Однажды во время обеда напарник-француз позвал меня и моего приятеля Витю Савченко, чтобы дать нам баланды. Мы, не спросив разрешения у Коли, перебежали на другую сторону барака. Тут же к нам подлетел Коля. Когда я повернулся на окрик, то нечаянно облил его баландой. Он набросился на нас с Виктором. Но француз, заступаясь, сам ударил его, а нам предложил сесть за стол.
Рассчитался Коля с нами в лагере. Избил так, что меня и Витю без сознания притащили в барак…»
Елена Степановна Жданова:
«Не знаю, напишет ли вам кто-нибудь о предателях и доносчиках из нашей среды, но надо, чтобы люди знали и об этом.
Хозяину нашего лагеря прислуживал поляк.

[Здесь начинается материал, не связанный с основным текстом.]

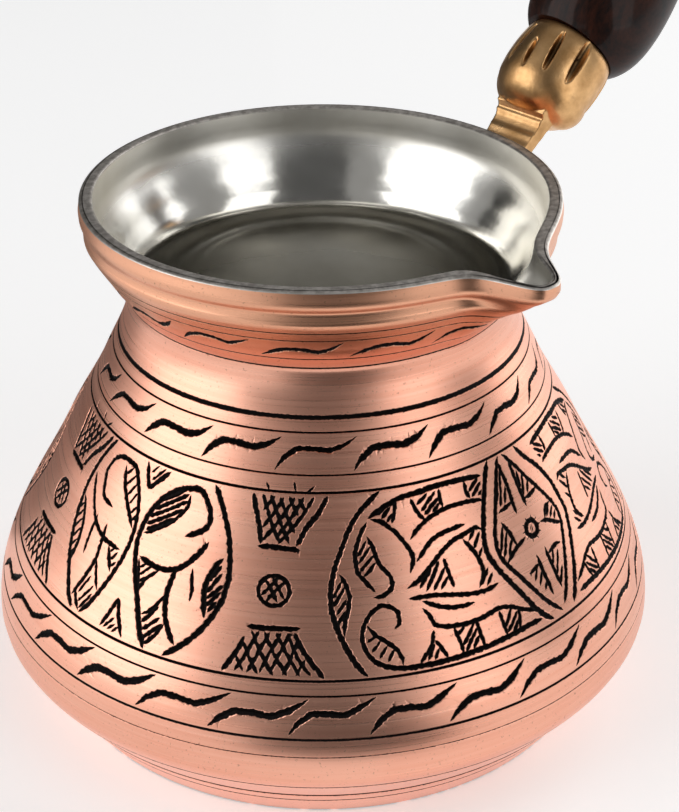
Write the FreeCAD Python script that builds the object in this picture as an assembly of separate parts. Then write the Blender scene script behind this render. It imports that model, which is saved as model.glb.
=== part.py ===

С ним-то сразу и сошлась наша землячка — мать ее была полькой, и Анька знала польский язык. Боже мой, сколько зла натворила она!
Из нашего села, даже с нашей улицы была в лагере Мария Гнеда, молодая женщина немного постарше нас, выпускница пединститута. Она всегда успокаивала: перетерпим, девочки, другого выхода нет. Работала она уборщицей. У нее была небольшая подсобка с инвентарем: швабра, веники, ведра, тряпки. Я забегала туда на минутку в перерыв, душу отвести.
В этот же лагерь попал муж старшей сестры Марии, председатель колхоза. Однажды его увезли на машине гестаповцы. Маня говорила, что это Анькина работа. Вернулся он через две недели, одни глаза остались, и сказал тогда: если выживу, задавлю своими руками, как собаку, эту землячку. Я слышала сама от него эти слова, но Маня уже ничего не слышала.
Когда его забрали, она плакала и говорила, что Василь не вернется. Открыла газ — в подсобке был рожок — и задушилась там. Умирала Манечка очень тяжело, волосы рвала и царапала грудь.